高倉 話がポンポンと盛り上がるタイプの選手と、なかなか弾まない選手はいます。でも後者のタイプでも一日一言くらいはいろいろなことを話すようにしています。

もちろん、どちらのタイプであっても選手としての扱いに差が生じることは決してありません。グラウンドで何ができるか、ということがすべてです。試合ごとに選手の調子や、先発でいったほうがいい、後発でいったほうがいいなど戦術的なこともありますので。交代のタイミングなどの狙いも選手たちに伝えています。代表の選手は誰しも試合に出たいですし、それぞれの所属チームなどでは皆エースなので。采配に納得いかないこともあると思いますが、サブの選手がいてこそのチームなので、大事に思っていることは伝えます。

試合に出られないことを悔しいと思って頑張る選手と、落ち込んで調子がさらに悪くなってしまう選手はいます。落ち込んでしまう選手には、悪いから使わないわけじゃないよ、ということは伝えるようにしています。でも試合に出られなかった後のことも含めて勝負の世界です。それだけ大変な世界だし、世界大会などの貴重な場で闘うってそういうことだよ、と選手にも伝えています。

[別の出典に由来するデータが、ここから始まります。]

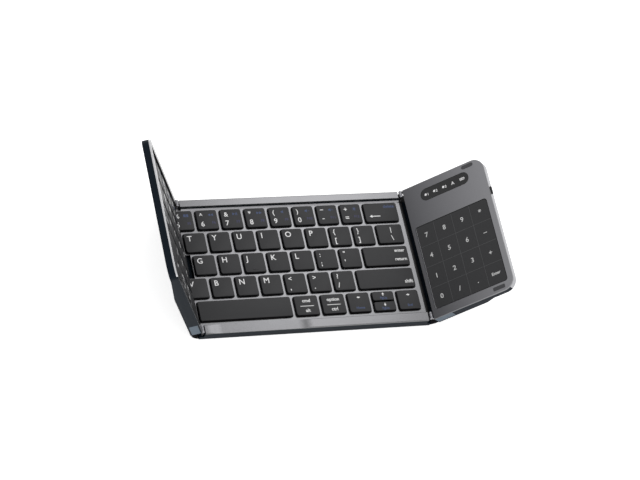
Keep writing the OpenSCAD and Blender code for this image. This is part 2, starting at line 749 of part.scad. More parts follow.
module power_slider() on_centre() color("#26282b") {
    block(slider_x - slider_w / 2, slider_x + slider_w / 2, depth / 2 - wall_t - slide_clear,
        depth / 2 + slider_out, slider_z - slider_h / 2, slider_z + slider_h / 2);
    block(slider_x - slider_w / 2 - wall_t, slider_x + slider_w / 2 + wall_t,
        well_back + wall_t + slide_clear, depth / 2 - wall_t - slide_clear,
        slider_z - slider_h, slider_z + slider_h);
}

// ---- Left panel ----

// The side view of an outer panel: thick by the hinge, then a slope to the thin end
module wing_section(thick_w, slope_w, w, top) {
    polygon([[-10, -tray_depth], [thick_w, -tray_depth], [thick_w + slope_w, thin_z],
        [w + cut, thin_z], [w + cut, top], [-10, top]]);
}

// The pocket for a hinge block in an outer panel's tray, and the holes below it
module block_pockets(top) {
    inner = barrel_len / 2 + seat_clear;
    for (y = [[-depth / 2 - cut, front_hinge_y + inner], [back_hinge_y - inner, depth / 2 + cut]])
        block(-cut, leaf_len + seat_clear, y[0], y[1], axis_h - block_depth - seat_clear / 2, top);
    for (p = wing_screw_at) screw_hole(p[0], p[1], axis_h - block_depth);
}

module left_tray() on_left() color(plastic) difference() {
    union() {
        intersection() {
            slab(-tray_depth, sheet_z) left_outline(left_deep_x);
            mirror([1, 0, 0]) along_y() wing_section(left_block_w, left_slope_w, left_w, sheet_z);
        }
        slab(-tab_depth, sheet_z) intersection() {
            left_outline(band_x);
            translate([-cut - 10, well_front]) square([30, well_back - well_front]);
        }
        slab(sheet_z, rail_seat) difference() {
            left_outline(left_deep_x);
            left_well(wall_t);
        }
    }
    // The hollow in the thick block, with one rib along its middle
    difference() {
        block(-left_block_w + wall_t, -wing_x - 7, well_front + wall_t, well_back - wall_t,
            floor_z, sheet_z + cut);
        block(-left_block_w, 0, -wall_t / 2, wall_t / 2, floor_z - cut, sheet_z + 2 * cut);
    }
    mirror([1, 0, 0]) {
        block_pockets(rail_h);
        wing_feet(left_block_w, screw_clear);
    }
}

module left_top_frame() on_left() color(metal) difference() {
    slab(-plate_t, rail_h) left_outline(band_x);
    slab(0, rail_h + cut) left_well(0);
    slab(-plate_t - cut, rail_seat) difference() {
        left_outline(band_x);
        left_well(wall_t - seat_clear);
    }
    slab(-plate_t - cut, cut) for (r = [0:rows - 1]) openings(left_row(r), row_y(r));
    mirror([1, 0, 0]) block_pockets(rail_seat);
    // Room for the rails' ends and the barrels
    for (y = [-depth / 2 - cut, well_back]) translate([-wing_x, y, -plate_t - cut])
        cube([10, (y < 0 ? front_rail_w : back_rail_w) + cut, rail_h + plate_t + 2 * cut]);
}

module left_switch_sheet() on_left() color("#202226") {
    slab(sheet_z, -plate_t) intersection() {
        left_outline(band_x);
        left_well(wall_t - 2 * seat_clear);
        translate([-left_w, well_front + seat_clear])
            square([left_w + 10, well_back - well_front - 2 * seat_clear]);
    }
    for (r = [0:rows - 1]) pads(left_row(r), row_y(r));
}

// ---- Right panel ----

module right_tray() on_right() color(plastic) difference() {
    intersection() {
        slab(-tray_depth, frame_z) right_outline();
        along_y() wing_section(right_block_w, right_slope_w, right_w, frame_z);
    }
    // The hollow of the thick block, open to the one of the thin end
    block(undercut_x + wall_t, right_block_w - wall_t, well_front + wall_t,
        well_back - wall_t, floor_z, frame_z + cut);
    slab(thin_z + floor_t, frame_z + cut) difference() {
        right_outline(wall_t);
        square([2 * (undercut_x + wall_t), 2 * depth], center = true);
        for (y = [-depth / 2 - front_rail_w + wall_t, depth / 2 - back_rail_w - wall_t])
            translate([0, y]) square([leaf_len + wall_t, 2 * front_rail_w]);
    }
    // Seats for the touch board and the lens
    slab(frame_z - touch_board_t, frame_z + cut) glass_outline(seat_clear - under_lap);
    slab(frame_z - lens_flange_t, frame_z + cut) lens_outline(seat_clear + under_lap);
    // The undercut above the centre panel's ledge
    block(-cut, undercut_x, -depth / 2 + front_rail_w, well_back, -tray_depth - cut, undercut_z);
    block_pockets(rail_h);
    wing_feet(right_block_w, screw_clear);
    button_slot();
}

module button_slot() {
    block(right_w - wall_t - cut, right_w + cut, button_y - button_w / 2 - slide_clear,
        button_y + button_w / 2 + slide_clear, button_z - button_h / 2 - slide_clear,
        button_z + button_h / 2 + slide_clear);
}

module right_top_frame() on_right() color(dark_metal) difference() {
    slab(frame_z, rail_h) right_outline();
    slab(frame_z - cut, rail_h + cut) {
        glass_outline(seat_clear);
        lens_outline(seat_clear);
    }
    slab(rail_h - bumper_seat, rail_h + cut) bumper_outlines(seat_clear / 2);
}

module glass_outline(grow) {
    round_rect(glass_x - grow, glass_y - grow, glass_w + 2 * grow, glass_d + 2 * grow,
        glass_corner + grow);
}

module lens_outline(grow) {
    round_rect(lens_x - grow, lens_y - lens_d / 2 - grow, lens_w + 2 * grow, lens_d + 2 * grow,
        lens_d / 2 + grow - 0.01, wide_steps);
}

module bumper_outlines(grow) {
    for (y = [-depth / 2 + front_rail_w / 2, depth / 2 - back_rail_w / 2])
        round_rect(bumper_x - bumper_w / 2 - grow, y - bumper_d / 2 - grow, bumper_w + 2 * grow,
            bumper_d + 2 * grow, (y > 0 ? bumper_d / 2 : bumper_d / 4) + grow - 0.01);
}

module touch_glass() on_right() color("#2b2b2d") {
    slab(frame_z, rail_h - glass_drop) glass_outline(0);
}

module touch_board() on_right() color("#1f5a3c") {
    slab(frame_z - touch_board_t, frame_z) glass_outline(-under_lap);
}

module indicator_lens() on_right() color("#1d1d20") {
    slab(frame_z - lens_flange_t, frame_z) lens_outline(under_lap);
    slab(frame_z, rail_h - glass_drop) lens_outline(0);
}

module battery() on_right() color("#7d8288") {
    slab(floor_z, floor_z + battery_t)
        round_rect(undercut_x + wall_t + seat_clear, -battery_d / 2, battery_w, battery_d, wall_t);
}

module right_bumpers() on_right() color("#4a4a4c") {
    slab(rail_h - bumper_seat, rail_h + bumper_h) bumper_outlines(0);
}

module mode_button() on_right() color("#26282b") {
    inner = right_w - wall_t - slide_clear;
    w = button_w / 2;
    h = button_h / 2;
    block(inner - wall_t, right_w + button_out, button_y - w, button_y + w, button_z - h,
        button_z + h);
    block(inner - wall_t, inner, button_y - w - button_flange, button_y + w + button_flange,
        button_z - h - button_flange, button_z + h + button_flange);
}

centre_tray();
centre_top_frame();
front_rail();
back_rail();
centre_switch_sheet();
centre_support_plate();
control_board();
charge_socket();
centre_hinge_leaves();
hinge_pins();
centre_feet();
centre_screws();
power_slider();
left_tray();
left_top_frame();
left_switch_sheet();
left_hinge_leaves();
left_feet();
left_screws();
left_number_keys();
left_upper_keys();
left_home_keys();
left_lower_keys();
left_bottom_keys();
right_tray();
right_top_frame();
touch_glass();
touch_board();
indicator_lens();
battery();
right_hinge_leaves();
right_bumpers();
right_feet();
right_screws();
mode_button();
number_keys();
backspace_key();
bracket_keys();
sign_keys();
enter_key();
stop_keys();
right_shift_key();
space_bar();
modifier_keys();
arrow_keys();
key_t();
key_y();
key_u();
key_i();
key_o();
key_p();
key_g();
key_h();
key_j();
key_k();
key_l();
key_v();
key_b();
key_n();
key_m();
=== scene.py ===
import json
import math
import bpy
import bmesh
from mathutils import Matrix, Vector

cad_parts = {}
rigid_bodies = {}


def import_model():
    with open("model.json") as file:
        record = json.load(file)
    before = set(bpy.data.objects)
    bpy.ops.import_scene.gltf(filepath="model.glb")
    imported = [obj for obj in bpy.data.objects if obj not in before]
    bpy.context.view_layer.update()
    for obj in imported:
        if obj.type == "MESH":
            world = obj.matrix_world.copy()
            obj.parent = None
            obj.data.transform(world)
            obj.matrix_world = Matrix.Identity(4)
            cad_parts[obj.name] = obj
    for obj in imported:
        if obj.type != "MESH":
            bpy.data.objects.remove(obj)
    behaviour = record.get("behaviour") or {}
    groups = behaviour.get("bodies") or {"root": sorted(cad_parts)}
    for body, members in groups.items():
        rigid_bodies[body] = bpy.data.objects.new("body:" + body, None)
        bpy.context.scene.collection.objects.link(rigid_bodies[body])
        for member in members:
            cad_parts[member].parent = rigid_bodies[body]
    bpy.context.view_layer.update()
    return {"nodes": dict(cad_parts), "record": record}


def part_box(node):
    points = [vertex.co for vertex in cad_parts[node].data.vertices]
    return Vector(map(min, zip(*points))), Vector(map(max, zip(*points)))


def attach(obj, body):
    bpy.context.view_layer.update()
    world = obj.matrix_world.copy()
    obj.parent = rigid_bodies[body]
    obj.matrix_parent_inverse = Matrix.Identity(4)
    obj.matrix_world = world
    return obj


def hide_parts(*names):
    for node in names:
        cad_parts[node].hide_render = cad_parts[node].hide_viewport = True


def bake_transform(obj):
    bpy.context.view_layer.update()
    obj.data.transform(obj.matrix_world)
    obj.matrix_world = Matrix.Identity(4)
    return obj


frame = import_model()
record = frame["record"]
mm = 0.001
tiny = 1e-6  # m; corners nearer than this are one corner
print("frame loaded:", len(frame["nodes"]), "nodes")


# helpers for nodes, objects and meshes

def linear(hexColour):
    # sRGB hex to the linear colour that shaders use
    parts = [int(hexColour[i:i + 2], 16) / 255 for i in (1, 3, 5)]
    return [c / 12.92 if c <= 0.04045 else ((c + 0.055) / 1.055) ** 2.4 for c in parts] + [1.0]


def addNode(tree, kind, settings=None, links=None):
    # settings: attributes, or values of inputs by name or number; links: input -> output socket
    node = tree.nodes.new(kind)
    for key, value in (settings or {}).items():
        if isinstance(key, str) and hasattr(node, key) and key not in node.inputs:
            setattr(node, key, value)
        else:
            node.inputs[key].default_value = value
    for key, source in (links or {}).items():
        tree.links.new(source, node.inputs[key])
    return node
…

―― 選手同士のコミュニケーションを後押しする方法はありますか。

高倉 選手同士がプレーのことで自発的に話しているときは、なるべくその場にいないようにします。選手同士の話はどんどんしてもらいたいし、みんなが尊重し合って意見を言い合える環境はいいと思いますし。

自分が話すミーティングは必要以上に長くやらないようにしています。「あとは自分たちで映像見て話をしておいてね」と。合宿は長いから必要以上に監督やコーチといたくないですよね。私も嫌です。「帰ろ、帰ろ、なるべく選手の見えないところに行こう」とコーチなどに声を掛けて、なるべく選手がゆっくりできるように、解き放つよう心掛けています。

―― 最後にワールドカップへの意気込みをお聞かせください。

高倉 私たちはチャレンジャーです。ワールドカップで再びトロフィーを掲げるという大きな目標はありますが、そこにたどり着くために一つひとつの試合を全力で戦い、その中で成長していきたいと思っています。応援よろしくお願いいたします。